Nesse processo, a companhia investiu US$ 500 milhões, dinheiro usado principalmente para financiar inaugurações e despesas de marketing. O dinheiro foi obtido em três rodadas de captação, que atraíram investidores do calibre da gestora Blackrock e do GIC, fundo soberano de Singapura.

Apenas um ano e meio depois da abertura da primeira loja, a Luckin estreava no pregão da Nasdaq, em Nova York, já com status de unicórnio (avaliação superior a US$ 1 bilhão).

Uma parte importante do sucesso foi atribuída ao modelo inovador de negócios, com uso intensivo de tecnologia, que a diferenciava de cafeterias tradicionais, inclusive a Starbucks.

Nas lojas, todos os pedidos devem ser feitos através do app da empresa. Os dados inseridos no aplicativo permitem à empressa entender hábitos de consumo e oferecer descontos agressivos, que tornam seus produtos mais acessíveis que os similares da concorrência.

O problema, descoberto menos de um ano do IPO, é que outra parte do sucesso não era real, mas forjada através de fraudes contábeis que inflaram em cerca de 40% os resultados da Luckin Coffee.

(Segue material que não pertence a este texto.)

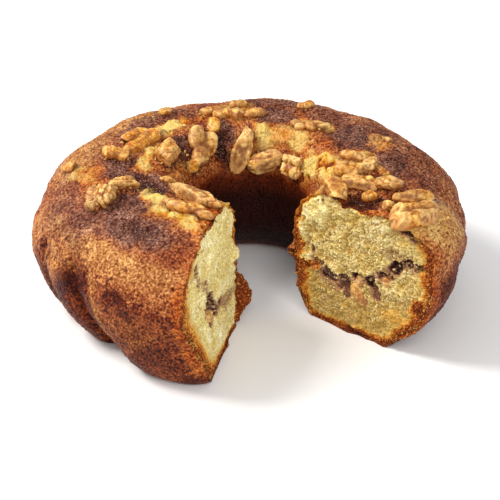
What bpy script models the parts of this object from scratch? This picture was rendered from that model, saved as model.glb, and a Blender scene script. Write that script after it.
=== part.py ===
"""A fluted ring cake with a wedge cut out, a cinnamon-walnut filling and walnut pieces on top.

Metres, +Z up. The cake stands on its fluted crown, so the open, browned side is the top.
The origin is on the surface it rests on, under the middle of the cake's box.
Azimuths are degrees about the ring's axis, anticlockwise from +X. The gap opens towards -Y.
"""

import bmesh
import bpy
import numpy as np
from mathutils import Vector

MM = 0.001
PART = "cinnamon_walnut_cake"
GAP = 0.3 * MM
TOPPING_GAP = 0.45 * MM
POCKET_GAP = 0.4 * MM
OVERRUN = 0.01

# Ring, as baked in a ten-inch fluted pan
RING_X = 0.3 * MM
RING_Y = -3.4 * MM
RIM_RADIUS = 120.5 * MM
RIM_HEIGHT = 46 * MM
FOOT_RADIUS = 98 * MM
HOLE_RADIUS = 32 * MM
HOLE_FOOT_RADIUS = 50 * MM
HOLE_FOOT_SWING = 7 * MM
TOP_FRONT = 78 * MM
TOP_BACK = 83.5 * MM
SHOULDER_RADIUS = 77 * MM
INNER_EDGE_RADIUS = 54 * MM
INNER_EDGE_DROP = 56 * MM
INNER_FOOT_HEIGHT = 28 * MM
STATIONS = 84
SECTION_POINTS = {"foot": 4, "wall": 7, "shoulder": 7, "top": 4, "edge": 5, "hole": 2, "inner_foot": 3}

# The two cuts: the right one is upright, the left one leans back from its foot
CUT_RIGHT = -40.0
CUT_LEFT = 258.5
CUT_LEFT_LEAN = 5.5
LEAN_HEIGHT = 50 * MM
BOXY_SPREAD = (5.0, 35.0)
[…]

Investigada na China e nos Estados Unidos, a empresa acabou por admitir que havia inflado seus lucros. Foi multada em US$ 180 milhões e a excluída da listagem da Nasda, em um episódio que abalou a confiança dos investidores e colocou a sobrevivência da Luckin em risco.

O sabor da retomada

Abalada pelo golpe, a Luckin Coffee passou a ser estudada como um caso de fraude financeira, merecendo inclusive e um paper a respeito do escândalo na prestigiada Wharton School, na Universidade de Pensilvânia (EUA).

Os fundadores Qian e Lu, responsabilizados pelo escândalo, foram afastados da empresa e a gestão entregue a Guo Jinyi, executivo que já atuava na companhia.

Em janeiro de 2022, a dupla se viu definitivamente fora, com a tomada do controle pela Centurium Capital, firma de investimentos chinesa fundada por David Li, ex-chefe para a Ásia da empresa global de private equity Warburg Pincus e ex-banqueiro de investimentos do Goldman Sachs e do Morgan Stanley.

A Centurium esteve entre os primeiros investidores da Luckin Coffee e sentiu na pele os efeitos da fraude. Quando ela foi denunciada, estava em pleno processo de captação de US$ 2 bilhões para um novo fundo, que teve de ser abortado.

Mas Li enxergou potencial no negócio e investiu em sua recuperação. Manteve Jinyi no comando e implantou medidas rigorosas de controle, para evitar novas fraudes.

Com a nova gestão, a ordem foi voltar a acelerar, mantendo o modelo tecnológico e a política de descontos. Além disso, a Luckin apostou em parcerias com outras marcas populares na China, como a fabricante de licores Moutai, para criar bebidas únicas que combinam café e álcool e, assim, conquistar o paladar dos jovens chineses.

O resultado veio em ritmo ainda mais rápido. Ao final de 2022, a rede já tinha 8,2 mil endereços . Um ano depois, em dezembro de 2023, eram mais de 16 mil, o que significa a abertura de 22 pontos de venda por dia.

Essa expansão rápida foi facilitada por um modelo de negócios enxuto que prioriza pontos de venda para retirada e entrega, em vez de grandes espaços de café tradicionais.

Com isso, a Luckin superou a Starbucks em vendas anuais na China pela primeira vez, com uma receita de cerca de US$ 3,5 bilhões, refletindo um crescimento anual de 87%.

Embora aparentemente mais fundamentada, a nova onda de crescimento ainda enfrenta o ceticismo de muitos analistas sobre a sustentabilidade dos negócios, especialmente considerando a dependência de descontos e promoções para atrair clientes.

Convencê-los do contrário será crucial para o futuro da companhia, que já estuda um novo pedido de listagem na Nasdaq. Hoje, a Luckin Coffee negocia ações, mas no próprio balcão eletrônico da cafeteria. Afinal, nada na empresa é convencional.